>> Start

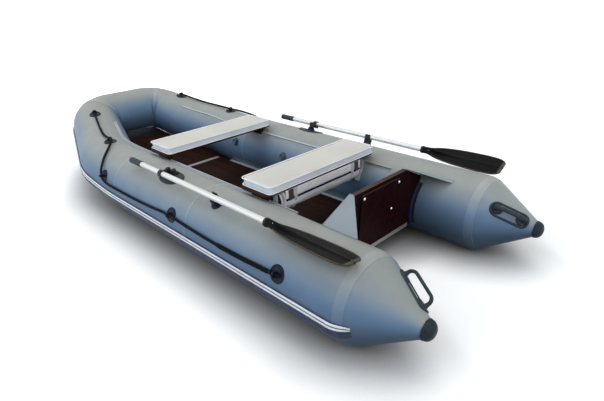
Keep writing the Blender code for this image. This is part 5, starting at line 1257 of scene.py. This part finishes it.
def blade_sections():
    """Socket, neck and blade: rings of (across, up) that spread and flatten along the oar."""
    stops = []
    for (a, wa), (b, wb) in zip(BLADE_OUTLINE, BLADE_OUTLINE[1:]):
        stops += [(a + (b - a) * k / 3, wa + (wb - wa) * k / 3) for k in range(3)]
    rings = []
    last = len(BLADE_HALF) - 1
    for share, width_share in stops + [BLADE_OUTLINE[-1]]:
        half = BLADE_HALF_WIDE * width_share
        flat, low = eased_step(share, 0.02, 0.22), eased_step(share, 0.06, 0.62)
        end_rim = BLADE_RIM_UP * eased_step(share, 0.955, 0.970) * (1 - eased_step(share, 0.985, 1.0))
        upper = []
        for i, (across, up, kind) in enumerate(BLADE_HALF):
            turned = math.radians(90 * i / last)
            settle = low if kind == 2 else flat
            y = SOCKET_RADIUS * math.cos(turned) * (1 - flat) + half * across * flat
            z = SOCKET_RADIUS * math.sin(turned) * (1 - settle) + up * settle + (end_rim if kind != 1 else 0)
            upper.append((y, z))
        ring = upper + [(-y, z) for y, z in upper[-2::-1]]
        ring += [(y, -BLADE_UNDER * z) for y, z in ring[-2:0:-1]]
        rings.append((BLADE_FORE + BLADE_LONG * share, ring))
    return rings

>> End

# AIM
Reproduce all data above, unchanged.

# REPLY TO THE EXERCISE
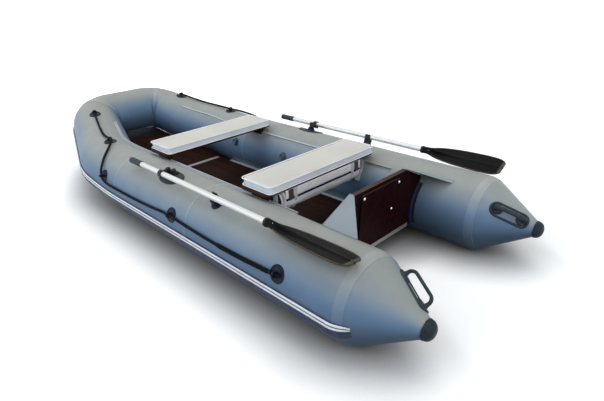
Keep writing the Blender code for this image. This is part 5, starting at line 1257 of scene.py. This part finishes it.
def blade_sections():
    """Socket, neck and blade: rings of (across, up) that spread and flatten along the oar."""
    stops = []
    for (a, wa), (b, wb) in zip(BLADE_OUTLINE, BLADE_OUTLINE[1:]):
        stops += [(a + (b - a) * k / 3, wa + (wb - wa) * k / 3) for k in range(3)]
    rings = []
    last = len(BLADE_HALF) - 1
    for share, width_share in stops + [BLADE_OUTLINE[-1]]:
        half = BLADE_HALF_WIDE * width_share
        flat, low = eased_step(share, 0.02, 0.22), eased_step(share, 0.06, 0.62)
        end_rim = BLADE_RIM_UP * eased_step(share, 0.955, 0.970) * (1 - eased_step(share, 0.985, 1.0))
        upper = []
        for i, (across, up, kind) in enumerate(BLADE_HALF):
            turned = math.radians(90 * i / last)
            settle = low if kind == 2 else flat
            y = SOCKET_RADIUS * math.cos(turned) * (1 - flat) + half * across * flat
            z = SOCKET_RADIUS * math.sin(turned) * (1 - settle) + up * settle + (end_rim if kind != 1 else 0)
            upper.append((y, z))
        ring = upper + [(-y, z) for y, z in upper[-2::-1]]
        ring += [(y, -BLADE_UNDER * z) for y, z in ring[-2:0:-1]]
        rings.append((BLADE_FORE + BLADE_LONG * share, ring))
    return rings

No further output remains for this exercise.